Aim of the exercise
Reproduce every entry exactly, without alteration.

Extracted material
****

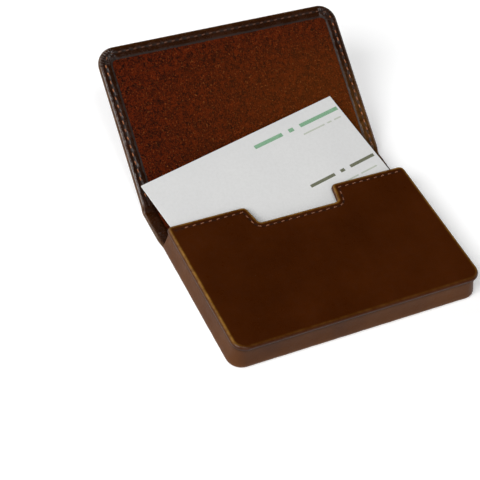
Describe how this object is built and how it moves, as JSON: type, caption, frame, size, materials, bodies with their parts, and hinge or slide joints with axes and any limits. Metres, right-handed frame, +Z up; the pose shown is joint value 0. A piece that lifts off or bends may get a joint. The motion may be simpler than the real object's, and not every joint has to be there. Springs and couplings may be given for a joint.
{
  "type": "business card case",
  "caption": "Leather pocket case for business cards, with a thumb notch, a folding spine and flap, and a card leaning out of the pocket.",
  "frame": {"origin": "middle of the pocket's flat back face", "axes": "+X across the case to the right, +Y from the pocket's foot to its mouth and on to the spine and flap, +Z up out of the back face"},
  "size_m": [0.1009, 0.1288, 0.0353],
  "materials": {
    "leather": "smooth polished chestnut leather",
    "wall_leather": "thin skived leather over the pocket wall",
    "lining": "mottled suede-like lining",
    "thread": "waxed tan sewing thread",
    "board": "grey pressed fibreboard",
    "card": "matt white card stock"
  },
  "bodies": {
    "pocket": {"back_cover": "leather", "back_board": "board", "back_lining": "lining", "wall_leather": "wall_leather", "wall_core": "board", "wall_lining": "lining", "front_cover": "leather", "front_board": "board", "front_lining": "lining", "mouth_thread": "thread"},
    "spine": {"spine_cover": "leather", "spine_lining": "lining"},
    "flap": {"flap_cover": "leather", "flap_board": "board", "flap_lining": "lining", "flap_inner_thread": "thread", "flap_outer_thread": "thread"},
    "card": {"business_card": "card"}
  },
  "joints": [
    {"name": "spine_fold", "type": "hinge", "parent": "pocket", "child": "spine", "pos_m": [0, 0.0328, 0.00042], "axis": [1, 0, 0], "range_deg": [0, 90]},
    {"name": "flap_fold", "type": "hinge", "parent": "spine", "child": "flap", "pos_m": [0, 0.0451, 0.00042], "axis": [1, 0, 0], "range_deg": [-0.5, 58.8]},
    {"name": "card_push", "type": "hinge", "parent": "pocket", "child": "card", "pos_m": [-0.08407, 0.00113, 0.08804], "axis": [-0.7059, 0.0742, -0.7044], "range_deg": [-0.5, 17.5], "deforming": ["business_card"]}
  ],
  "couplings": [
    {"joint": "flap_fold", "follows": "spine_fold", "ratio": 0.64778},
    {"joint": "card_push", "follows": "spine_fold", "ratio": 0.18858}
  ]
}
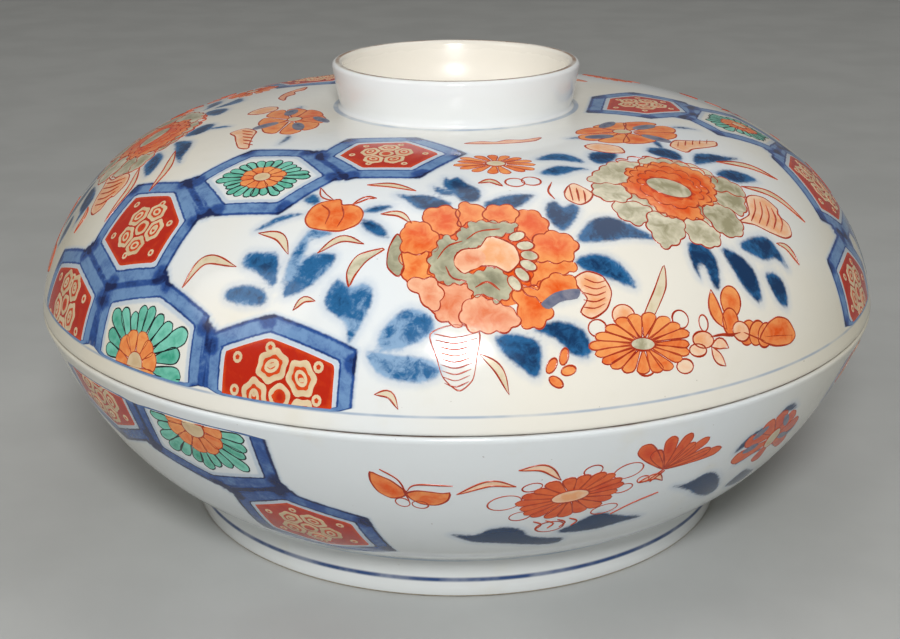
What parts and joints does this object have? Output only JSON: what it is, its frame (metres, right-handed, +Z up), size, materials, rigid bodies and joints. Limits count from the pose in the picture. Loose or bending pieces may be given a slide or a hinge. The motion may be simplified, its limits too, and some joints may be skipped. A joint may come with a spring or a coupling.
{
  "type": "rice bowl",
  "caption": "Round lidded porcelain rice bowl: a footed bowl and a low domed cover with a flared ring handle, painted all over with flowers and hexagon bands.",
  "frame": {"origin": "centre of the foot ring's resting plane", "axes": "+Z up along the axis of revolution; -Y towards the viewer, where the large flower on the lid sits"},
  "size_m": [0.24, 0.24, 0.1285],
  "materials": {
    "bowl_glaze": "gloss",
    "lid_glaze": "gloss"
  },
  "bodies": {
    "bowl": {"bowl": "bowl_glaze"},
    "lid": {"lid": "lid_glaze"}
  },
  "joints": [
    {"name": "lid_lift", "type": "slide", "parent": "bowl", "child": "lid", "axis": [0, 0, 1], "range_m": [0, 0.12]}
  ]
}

****

Worked solution
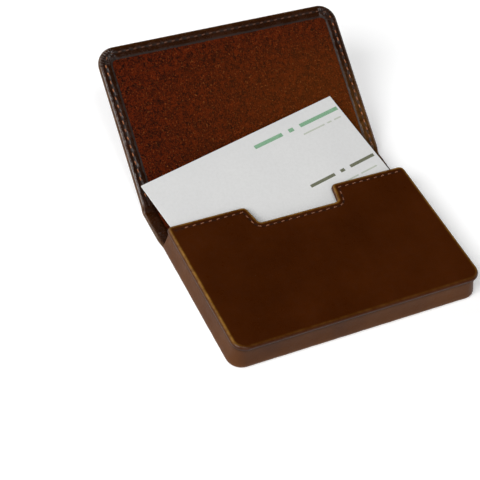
Describe how this object is built and how it moves, as JSON: type, caption, frame, size, materials, bodies with their parts, and hinge or slide joints with axes and any limits. Metres, right-handed frame, +Z up; the pose shown is joint value 0. A piece that lifts off or bends may get a joint. The motion may be simpler than the real object's, and not every joint has to be there. Springs and couplings may be given for a joint.
{
  "type": "business card case",
  "caption": "Leather pocket case for business cards, with a thumb notch, a folding spine and flap, and a card leaning out of the pocket.",
  "frame": {"origin": "middle of the pocket's flat back face", "axes": "+X across the case to the right, +Y from the pocket's foot to its mouth and on to the spine and flap, +Z up out of the back face"},
  "size_m": [0.1009, 0.1288, 0.0353],
  "materials": {
    "leather": "smooth polished chestnut leather",
    "wall_leather": "thin skived leather over the pocket wall",
    "lining": "mottled suede-like lining",
    "thread": "waxed tan sewing thread",
    "board": "grey pressed fibreboard",
    "card": "matt white card stock"
  },
  "bodies": {
    "pocket": {"back_cover": "leather", "back_board": "board", "back_lining": "lining", "wall_leather": "wall_leather", "wall_core": "board", "wall_lining": "lining", "front_cover": "leather", "front_board": "board", "front_lining": "lining", "mouth_thread": "thread"},
    "spine": {"spine_cover": "leather", "spine_lining": "lining"},
    "flap": {"flap_cover": "leather", "flap_board": "board", "flap_lining": "lining", "flap_inner_thread": "thread", "flap_outer_thread": "thread"},
    "card": {"business_card": "card"}
  },
  "joints": [
    {"name": "spine_fold", "type": "hinge", "parent": "pocket", "child": "spine", "pos_m": [0, 0.0328, 0.00042], "axis": [1, 0, 0], "range_deg": [0, 90]},
    {"name": "flap_fold", "type": "hinge", "parent": "spine", "child": "flap", "pos_m": [0, 0.0451, 0.00042], "axis": [1, 0, 0], "range_deg": [-0.5, 58.8]},
    {"name": "card_push", "type": "hinge", "parent": "pocket", "child": "card", "pos_m": [-0.08407, 0.00113, 0.08804], "axis": [-0.7059, 0.0742, -0.7044], "range_deg": [-0.5, 17.5], "deforming": ["business_card"]}
  ],
  "couplings": [
    {"joint": "flap_fold", "follows": "spine_fold", "ratio": 0.64778},
    {"joint": "card_push", "follows": "spine_fold", "ratio": 0.18858}
  ]
}
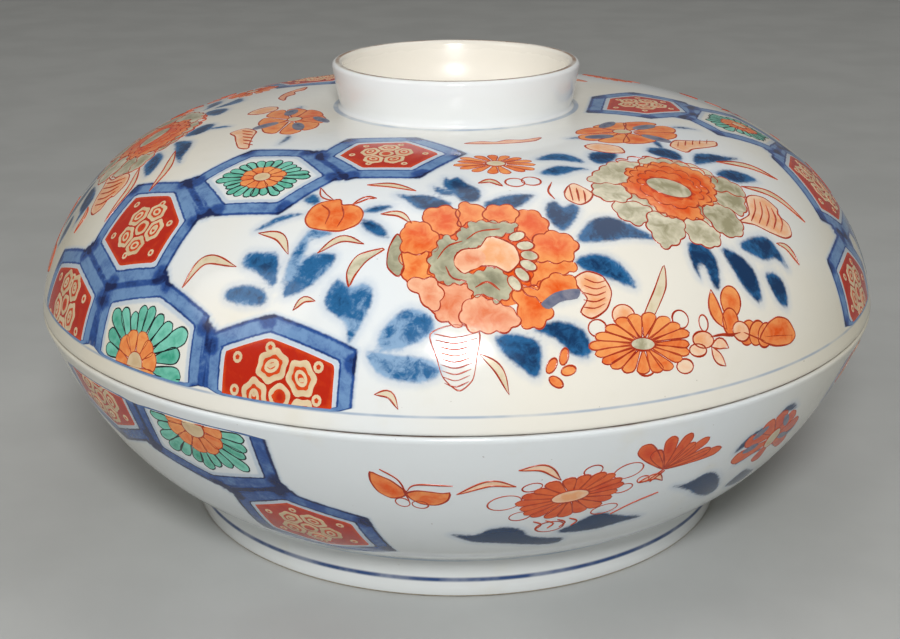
What parts and joints does this object have? Output only JSON: what it is, its frame (metres, right-handed, +Z up), size, materials, rigid bodies and joints. Limits count from the pose in the picture. Loose or bending pieces may be given a slide or a hinge. The motion may be simplified, its limits too, and some joints may be skipped. A joint may come with a spring or a coupling.
{
  "type": "rice bowl",
  "caption": "Round lidded porcelain rice bowl: a footed bowl and a low domed cover with a flared ring handle, painted all over with flowers and hexagon bands.",
  "frame": {"origin": "centre of the foot ring's resting plane", "axes": "+Z up along the axis of revolution; -Y towards the viewer, where the large flower on the lid sits"},
  "size_m": [0.24, 0.24, 0.1285],
  "materials": {
    "bowl_glaze": "gloss",
    "lid_glaze": "gloss"
  },
  "bodies": {
    "bowl": {"bowl": "bowl_glaze"},
    "lid": {"lid": "lid_glaze"}
  },
  "joints": [
    {"name": "lid_lift", "type": "slide", "parent": "bowl", "child": "lid", "axis": [0, 0, 1], "range_m": [0, 0.12]}
  ]
}